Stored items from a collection

────

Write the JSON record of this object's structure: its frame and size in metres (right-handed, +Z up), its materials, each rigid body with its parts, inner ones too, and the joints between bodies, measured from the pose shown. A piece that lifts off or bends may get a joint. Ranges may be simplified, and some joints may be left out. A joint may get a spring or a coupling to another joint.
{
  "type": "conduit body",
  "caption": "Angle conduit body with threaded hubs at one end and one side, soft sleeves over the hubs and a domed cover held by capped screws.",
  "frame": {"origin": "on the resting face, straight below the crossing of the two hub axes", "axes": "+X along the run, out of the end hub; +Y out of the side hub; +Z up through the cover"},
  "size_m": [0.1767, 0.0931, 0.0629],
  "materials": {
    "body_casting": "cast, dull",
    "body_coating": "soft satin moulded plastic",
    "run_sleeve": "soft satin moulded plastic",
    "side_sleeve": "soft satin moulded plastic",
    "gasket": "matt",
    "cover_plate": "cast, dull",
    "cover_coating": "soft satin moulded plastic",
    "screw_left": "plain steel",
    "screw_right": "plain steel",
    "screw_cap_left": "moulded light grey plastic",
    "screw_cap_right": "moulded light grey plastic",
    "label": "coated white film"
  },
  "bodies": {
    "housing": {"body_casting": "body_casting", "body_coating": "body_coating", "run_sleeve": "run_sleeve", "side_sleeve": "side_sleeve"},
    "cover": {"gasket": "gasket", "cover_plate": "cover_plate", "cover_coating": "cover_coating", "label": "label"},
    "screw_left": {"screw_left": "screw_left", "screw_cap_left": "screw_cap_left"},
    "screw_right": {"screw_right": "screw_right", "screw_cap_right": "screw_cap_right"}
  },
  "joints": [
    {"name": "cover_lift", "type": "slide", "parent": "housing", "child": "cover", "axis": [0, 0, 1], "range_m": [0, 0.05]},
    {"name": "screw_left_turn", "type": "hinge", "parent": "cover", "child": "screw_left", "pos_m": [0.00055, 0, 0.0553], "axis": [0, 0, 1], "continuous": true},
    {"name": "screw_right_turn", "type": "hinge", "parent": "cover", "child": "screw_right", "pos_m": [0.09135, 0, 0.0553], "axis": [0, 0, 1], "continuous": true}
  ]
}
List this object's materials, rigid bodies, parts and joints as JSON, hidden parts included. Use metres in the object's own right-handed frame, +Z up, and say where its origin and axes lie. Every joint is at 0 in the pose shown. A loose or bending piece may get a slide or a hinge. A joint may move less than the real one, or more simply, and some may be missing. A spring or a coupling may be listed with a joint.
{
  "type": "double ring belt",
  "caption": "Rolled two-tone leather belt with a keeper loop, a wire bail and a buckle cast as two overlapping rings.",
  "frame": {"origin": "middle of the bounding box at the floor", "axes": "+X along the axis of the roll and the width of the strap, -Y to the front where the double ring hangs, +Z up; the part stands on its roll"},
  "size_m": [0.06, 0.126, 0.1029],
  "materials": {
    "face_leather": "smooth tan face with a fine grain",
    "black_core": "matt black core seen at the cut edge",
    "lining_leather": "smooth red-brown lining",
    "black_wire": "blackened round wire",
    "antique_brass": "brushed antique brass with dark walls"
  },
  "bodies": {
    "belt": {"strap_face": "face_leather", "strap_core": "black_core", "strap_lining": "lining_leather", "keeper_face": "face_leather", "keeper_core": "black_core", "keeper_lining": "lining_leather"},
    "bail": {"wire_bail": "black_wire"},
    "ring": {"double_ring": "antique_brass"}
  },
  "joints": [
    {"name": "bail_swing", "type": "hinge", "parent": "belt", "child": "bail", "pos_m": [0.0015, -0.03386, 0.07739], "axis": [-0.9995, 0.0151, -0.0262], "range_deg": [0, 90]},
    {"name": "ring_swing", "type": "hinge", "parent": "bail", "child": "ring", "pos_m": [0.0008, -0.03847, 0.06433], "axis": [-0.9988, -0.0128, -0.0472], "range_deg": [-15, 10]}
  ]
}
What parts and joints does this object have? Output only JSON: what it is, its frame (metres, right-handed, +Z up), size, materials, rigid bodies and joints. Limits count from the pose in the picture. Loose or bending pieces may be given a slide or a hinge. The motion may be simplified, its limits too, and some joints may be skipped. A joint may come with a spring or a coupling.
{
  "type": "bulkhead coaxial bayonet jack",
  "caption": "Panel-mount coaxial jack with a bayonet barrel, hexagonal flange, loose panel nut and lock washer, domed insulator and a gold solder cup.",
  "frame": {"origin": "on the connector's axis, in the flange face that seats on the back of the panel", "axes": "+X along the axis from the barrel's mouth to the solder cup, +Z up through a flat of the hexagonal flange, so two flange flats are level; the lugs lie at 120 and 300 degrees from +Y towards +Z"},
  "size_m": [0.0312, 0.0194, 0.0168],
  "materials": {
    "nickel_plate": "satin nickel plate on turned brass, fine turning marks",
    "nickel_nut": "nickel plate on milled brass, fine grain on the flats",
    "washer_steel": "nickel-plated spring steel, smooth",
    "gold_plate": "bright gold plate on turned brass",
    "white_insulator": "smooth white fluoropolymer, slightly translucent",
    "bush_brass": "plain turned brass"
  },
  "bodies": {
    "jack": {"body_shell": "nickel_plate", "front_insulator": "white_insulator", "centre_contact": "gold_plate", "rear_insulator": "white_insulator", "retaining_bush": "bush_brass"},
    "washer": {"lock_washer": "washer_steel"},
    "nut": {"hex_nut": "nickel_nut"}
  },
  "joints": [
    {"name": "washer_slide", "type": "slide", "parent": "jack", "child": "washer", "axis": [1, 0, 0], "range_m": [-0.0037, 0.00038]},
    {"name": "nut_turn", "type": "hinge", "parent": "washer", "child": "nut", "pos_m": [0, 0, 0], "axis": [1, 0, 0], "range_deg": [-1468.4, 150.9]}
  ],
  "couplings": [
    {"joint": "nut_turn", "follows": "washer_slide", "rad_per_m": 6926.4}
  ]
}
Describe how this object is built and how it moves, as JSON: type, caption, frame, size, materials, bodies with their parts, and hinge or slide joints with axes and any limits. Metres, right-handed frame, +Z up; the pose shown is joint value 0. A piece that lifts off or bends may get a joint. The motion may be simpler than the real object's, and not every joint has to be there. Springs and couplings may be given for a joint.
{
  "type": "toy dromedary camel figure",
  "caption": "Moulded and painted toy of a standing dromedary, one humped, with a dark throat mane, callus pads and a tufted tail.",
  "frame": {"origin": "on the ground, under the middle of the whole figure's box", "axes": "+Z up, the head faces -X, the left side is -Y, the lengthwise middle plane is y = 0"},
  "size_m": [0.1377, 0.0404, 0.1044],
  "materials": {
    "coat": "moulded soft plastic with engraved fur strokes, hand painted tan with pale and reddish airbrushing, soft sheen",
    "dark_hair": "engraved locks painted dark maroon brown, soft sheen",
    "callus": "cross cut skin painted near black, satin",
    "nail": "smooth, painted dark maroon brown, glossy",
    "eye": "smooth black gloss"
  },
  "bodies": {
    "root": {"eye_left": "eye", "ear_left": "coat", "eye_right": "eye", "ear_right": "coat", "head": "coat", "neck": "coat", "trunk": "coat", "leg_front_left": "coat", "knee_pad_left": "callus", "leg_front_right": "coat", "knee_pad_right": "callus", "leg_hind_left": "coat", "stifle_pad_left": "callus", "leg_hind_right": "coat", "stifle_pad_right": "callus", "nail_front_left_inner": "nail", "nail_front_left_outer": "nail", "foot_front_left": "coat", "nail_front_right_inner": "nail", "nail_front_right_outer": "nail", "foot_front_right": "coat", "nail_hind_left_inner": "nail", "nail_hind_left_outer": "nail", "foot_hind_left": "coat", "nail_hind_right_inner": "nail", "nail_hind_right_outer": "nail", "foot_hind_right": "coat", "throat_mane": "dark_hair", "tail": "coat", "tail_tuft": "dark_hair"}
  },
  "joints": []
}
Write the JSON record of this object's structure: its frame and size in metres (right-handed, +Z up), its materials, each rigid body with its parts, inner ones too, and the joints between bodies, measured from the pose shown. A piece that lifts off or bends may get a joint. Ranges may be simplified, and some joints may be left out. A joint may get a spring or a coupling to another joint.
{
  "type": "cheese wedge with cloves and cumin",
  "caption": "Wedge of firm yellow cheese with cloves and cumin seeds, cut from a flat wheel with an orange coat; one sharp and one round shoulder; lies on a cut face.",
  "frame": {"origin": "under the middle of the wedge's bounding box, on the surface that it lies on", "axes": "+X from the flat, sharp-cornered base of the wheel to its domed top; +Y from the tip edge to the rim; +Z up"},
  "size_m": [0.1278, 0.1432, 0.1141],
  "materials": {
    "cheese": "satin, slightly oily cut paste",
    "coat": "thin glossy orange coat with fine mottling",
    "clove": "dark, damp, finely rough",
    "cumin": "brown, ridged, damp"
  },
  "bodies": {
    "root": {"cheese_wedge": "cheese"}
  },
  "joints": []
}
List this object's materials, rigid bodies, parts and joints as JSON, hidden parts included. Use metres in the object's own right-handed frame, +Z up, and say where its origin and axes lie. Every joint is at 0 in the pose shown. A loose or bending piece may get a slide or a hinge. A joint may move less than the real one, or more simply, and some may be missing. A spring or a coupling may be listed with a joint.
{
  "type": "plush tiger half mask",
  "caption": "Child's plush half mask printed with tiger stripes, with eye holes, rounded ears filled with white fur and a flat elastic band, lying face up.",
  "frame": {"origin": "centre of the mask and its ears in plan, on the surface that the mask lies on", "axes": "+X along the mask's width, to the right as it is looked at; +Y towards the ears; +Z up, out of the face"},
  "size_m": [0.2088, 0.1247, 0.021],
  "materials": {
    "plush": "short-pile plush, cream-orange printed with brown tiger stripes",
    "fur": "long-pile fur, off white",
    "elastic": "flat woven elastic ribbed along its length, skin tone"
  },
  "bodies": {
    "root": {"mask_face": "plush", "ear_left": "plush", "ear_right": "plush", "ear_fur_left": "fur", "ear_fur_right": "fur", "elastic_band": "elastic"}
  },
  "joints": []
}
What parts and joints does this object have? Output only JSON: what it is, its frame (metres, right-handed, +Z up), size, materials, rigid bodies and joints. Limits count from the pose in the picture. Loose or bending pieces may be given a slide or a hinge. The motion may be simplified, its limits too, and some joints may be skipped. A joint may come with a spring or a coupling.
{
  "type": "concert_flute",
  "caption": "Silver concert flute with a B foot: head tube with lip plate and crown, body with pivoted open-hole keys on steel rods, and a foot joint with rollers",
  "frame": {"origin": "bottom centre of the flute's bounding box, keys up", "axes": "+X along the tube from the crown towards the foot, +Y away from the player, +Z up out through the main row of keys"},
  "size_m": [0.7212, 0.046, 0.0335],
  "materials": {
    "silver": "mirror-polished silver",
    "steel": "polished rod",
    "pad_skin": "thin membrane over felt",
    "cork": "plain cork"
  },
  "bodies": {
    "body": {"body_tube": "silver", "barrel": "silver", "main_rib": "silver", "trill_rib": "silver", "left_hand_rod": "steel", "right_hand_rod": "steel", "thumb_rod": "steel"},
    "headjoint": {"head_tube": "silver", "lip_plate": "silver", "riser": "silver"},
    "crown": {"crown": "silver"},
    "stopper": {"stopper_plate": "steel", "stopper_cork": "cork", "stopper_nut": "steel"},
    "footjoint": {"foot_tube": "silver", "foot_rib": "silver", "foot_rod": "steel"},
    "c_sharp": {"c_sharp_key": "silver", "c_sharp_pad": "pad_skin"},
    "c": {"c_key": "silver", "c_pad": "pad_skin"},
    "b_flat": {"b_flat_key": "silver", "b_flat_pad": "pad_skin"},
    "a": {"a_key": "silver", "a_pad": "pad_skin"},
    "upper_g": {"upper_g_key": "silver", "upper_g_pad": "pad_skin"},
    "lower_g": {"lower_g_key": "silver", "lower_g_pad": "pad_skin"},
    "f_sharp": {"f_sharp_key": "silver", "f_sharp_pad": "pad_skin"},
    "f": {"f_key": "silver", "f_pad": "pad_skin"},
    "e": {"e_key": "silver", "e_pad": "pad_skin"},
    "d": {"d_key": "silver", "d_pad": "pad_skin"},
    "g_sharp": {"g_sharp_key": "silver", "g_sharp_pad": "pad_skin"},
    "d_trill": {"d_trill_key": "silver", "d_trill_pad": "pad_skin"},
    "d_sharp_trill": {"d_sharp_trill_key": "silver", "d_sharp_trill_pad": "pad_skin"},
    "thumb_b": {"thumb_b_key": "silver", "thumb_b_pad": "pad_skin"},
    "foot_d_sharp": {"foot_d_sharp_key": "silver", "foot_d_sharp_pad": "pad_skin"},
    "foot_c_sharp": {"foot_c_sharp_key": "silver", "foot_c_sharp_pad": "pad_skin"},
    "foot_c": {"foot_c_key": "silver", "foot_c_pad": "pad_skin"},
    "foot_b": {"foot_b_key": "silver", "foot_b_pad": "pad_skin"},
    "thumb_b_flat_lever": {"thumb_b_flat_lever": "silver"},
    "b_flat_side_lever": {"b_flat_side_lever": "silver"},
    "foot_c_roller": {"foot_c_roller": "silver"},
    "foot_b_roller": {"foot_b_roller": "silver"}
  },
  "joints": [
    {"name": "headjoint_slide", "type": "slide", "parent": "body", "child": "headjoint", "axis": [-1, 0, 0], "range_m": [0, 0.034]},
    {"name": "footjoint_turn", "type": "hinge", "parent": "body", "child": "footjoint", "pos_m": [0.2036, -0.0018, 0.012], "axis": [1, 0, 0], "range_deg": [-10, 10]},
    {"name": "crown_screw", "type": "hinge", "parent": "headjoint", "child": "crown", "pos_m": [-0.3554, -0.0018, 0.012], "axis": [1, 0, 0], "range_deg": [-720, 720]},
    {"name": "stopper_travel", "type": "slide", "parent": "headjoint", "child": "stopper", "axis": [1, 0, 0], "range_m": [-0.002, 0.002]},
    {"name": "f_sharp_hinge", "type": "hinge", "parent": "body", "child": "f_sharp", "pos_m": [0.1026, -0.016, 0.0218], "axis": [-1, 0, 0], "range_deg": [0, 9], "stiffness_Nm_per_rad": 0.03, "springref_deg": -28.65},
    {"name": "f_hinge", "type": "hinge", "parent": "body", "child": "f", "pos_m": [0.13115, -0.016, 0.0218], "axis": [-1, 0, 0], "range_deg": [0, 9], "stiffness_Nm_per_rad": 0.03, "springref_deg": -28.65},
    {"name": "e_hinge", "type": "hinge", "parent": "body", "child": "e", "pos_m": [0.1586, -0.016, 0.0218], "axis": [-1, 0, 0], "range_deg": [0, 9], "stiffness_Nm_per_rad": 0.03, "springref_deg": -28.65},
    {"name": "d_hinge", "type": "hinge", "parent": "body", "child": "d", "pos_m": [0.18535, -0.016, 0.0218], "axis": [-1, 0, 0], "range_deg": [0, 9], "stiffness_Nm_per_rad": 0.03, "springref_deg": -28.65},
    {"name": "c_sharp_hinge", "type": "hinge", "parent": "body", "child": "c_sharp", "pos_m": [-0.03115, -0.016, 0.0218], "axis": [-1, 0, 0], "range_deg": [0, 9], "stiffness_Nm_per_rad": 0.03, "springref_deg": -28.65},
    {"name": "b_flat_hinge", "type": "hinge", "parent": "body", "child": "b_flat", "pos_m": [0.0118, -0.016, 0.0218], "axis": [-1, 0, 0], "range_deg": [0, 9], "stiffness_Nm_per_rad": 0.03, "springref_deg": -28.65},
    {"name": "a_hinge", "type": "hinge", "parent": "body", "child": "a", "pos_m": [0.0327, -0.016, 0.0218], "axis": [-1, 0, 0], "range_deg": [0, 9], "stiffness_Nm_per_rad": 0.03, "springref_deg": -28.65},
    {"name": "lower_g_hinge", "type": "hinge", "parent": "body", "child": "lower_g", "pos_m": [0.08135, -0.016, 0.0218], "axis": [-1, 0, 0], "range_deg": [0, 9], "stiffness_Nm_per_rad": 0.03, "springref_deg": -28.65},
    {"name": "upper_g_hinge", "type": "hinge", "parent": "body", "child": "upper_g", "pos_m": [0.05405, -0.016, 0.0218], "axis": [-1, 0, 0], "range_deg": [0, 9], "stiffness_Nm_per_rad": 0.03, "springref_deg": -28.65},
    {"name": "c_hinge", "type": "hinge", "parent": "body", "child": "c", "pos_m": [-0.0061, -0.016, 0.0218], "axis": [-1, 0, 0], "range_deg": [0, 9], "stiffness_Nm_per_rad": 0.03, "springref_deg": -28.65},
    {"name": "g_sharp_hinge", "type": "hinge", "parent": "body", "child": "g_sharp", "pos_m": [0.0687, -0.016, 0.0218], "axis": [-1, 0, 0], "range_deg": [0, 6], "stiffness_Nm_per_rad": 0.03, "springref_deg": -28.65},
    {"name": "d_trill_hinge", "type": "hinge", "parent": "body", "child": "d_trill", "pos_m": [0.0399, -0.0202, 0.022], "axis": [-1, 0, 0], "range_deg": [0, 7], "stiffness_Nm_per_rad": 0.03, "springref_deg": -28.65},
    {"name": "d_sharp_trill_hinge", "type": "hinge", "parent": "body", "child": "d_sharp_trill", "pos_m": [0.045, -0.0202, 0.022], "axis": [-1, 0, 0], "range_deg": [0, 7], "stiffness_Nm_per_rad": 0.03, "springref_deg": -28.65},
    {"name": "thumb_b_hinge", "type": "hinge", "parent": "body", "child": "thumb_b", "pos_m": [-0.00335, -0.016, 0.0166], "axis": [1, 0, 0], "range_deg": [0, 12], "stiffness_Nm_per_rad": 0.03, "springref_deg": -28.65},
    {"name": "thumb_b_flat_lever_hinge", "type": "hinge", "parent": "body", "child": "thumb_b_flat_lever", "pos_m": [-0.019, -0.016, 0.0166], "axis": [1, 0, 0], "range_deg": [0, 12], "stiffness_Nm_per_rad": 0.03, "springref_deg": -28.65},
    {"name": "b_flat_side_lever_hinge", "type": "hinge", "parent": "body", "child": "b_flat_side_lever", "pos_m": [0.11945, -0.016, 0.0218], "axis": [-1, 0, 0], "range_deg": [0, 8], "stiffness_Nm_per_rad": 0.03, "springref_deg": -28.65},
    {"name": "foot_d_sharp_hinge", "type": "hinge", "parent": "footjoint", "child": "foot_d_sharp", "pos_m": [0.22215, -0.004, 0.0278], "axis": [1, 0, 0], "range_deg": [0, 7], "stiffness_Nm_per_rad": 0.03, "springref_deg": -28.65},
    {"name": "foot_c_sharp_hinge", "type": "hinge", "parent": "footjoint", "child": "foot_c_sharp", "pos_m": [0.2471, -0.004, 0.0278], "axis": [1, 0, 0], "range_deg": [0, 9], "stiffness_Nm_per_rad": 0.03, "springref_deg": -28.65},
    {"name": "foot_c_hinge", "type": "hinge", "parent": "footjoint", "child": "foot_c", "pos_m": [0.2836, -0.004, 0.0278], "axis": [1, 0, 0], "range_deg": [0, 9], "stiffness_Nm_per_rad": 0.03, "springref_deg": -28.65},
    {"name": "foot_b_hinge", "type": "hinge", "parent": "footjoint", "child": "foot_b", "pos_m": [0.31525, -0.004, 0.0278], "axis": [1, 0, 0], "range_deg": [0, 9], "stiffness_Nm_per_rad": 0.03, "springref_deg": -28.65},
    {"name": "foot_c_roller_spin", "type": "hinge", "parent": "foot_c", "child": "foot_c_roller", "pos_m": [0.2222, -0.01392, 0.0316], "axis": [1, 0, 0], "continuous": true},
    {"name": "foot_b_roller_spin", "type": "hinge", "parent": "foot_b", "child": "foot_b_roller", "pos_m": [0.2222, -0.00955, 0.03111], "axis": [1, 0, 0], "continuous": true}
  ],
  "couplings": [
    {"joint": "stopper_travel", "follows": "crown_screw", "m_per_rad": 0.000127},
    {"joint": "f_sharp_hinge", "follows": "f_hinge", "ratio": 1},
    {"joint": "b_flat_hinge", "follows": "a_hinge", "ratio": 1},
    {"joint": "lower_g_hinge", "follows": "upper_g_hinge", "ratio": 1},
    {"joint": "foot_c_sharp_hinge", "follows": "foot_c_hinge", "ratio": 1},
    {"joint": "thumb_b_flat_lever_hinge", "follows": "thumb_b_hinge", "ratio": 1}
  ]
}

────

● Exercise description: Go through the listing above and pull out each line containing the word "that".

● Complete response:
Write the JSON record of this object's structure: its frame and size in metres (right-handed, +Z up), its materials, each rigid body with its parts, inner ones too, and the joints between bodies, measured from the pose shown. A piece that lifts off or bends may get a joint. Ranges may be simplified, and some joints may be left out. A joint may get a spring or a coupling to another joint.
  "frame": {"origin": "on the connector's axis, in the flange face that seats on the back of the panel", "axes": "+X along the axis from the barrel's mouth to the solder cup, +Z up through a flat of the hexagonal flange, so two flange flats are level; the lugs lie at 120 and 300 degrees from +Y towards +Z"},
Describe how this object is built and how it moves, as JSON: type, caption, frame, size, materials, bodies with their parts, and hinge or slide joints with axes and any limits. Metres, right-handed frame, +Z up; the pose shown is joint value 0. A piece that lifts off or bends may get a joint. The motion may be simpler than the real object's, and not every joint has to be there. Springs and couplings may be given for a joint.
Write the JSON record of this object's structure: its frame and size in metres (right-handed, +Z up), its materials, each rigid body with its parts, inner ones too, and the joints between bodies, measured from the pose shown. A piece that lifts off or bends may get a joint. Ranges may be simplified, and some joints may be left out. A joint may get a spring or a coupling to another joint.
  "frame": {"origin": "under the middle of the wedge's bounding box, on the surface that it lies on", "axes": "+X from the flat, sharp-cornered base of the wheel to its domed top; +Y from the tip edge to the rim; +Z up"},
  "frame": {"origin": "centre of the mask and its ears in plan, on the surface that the mask lies on", "axes": "+X along the mask's width, to the right as it is looked at; +Y towards the ears; +Z up, out of the face"},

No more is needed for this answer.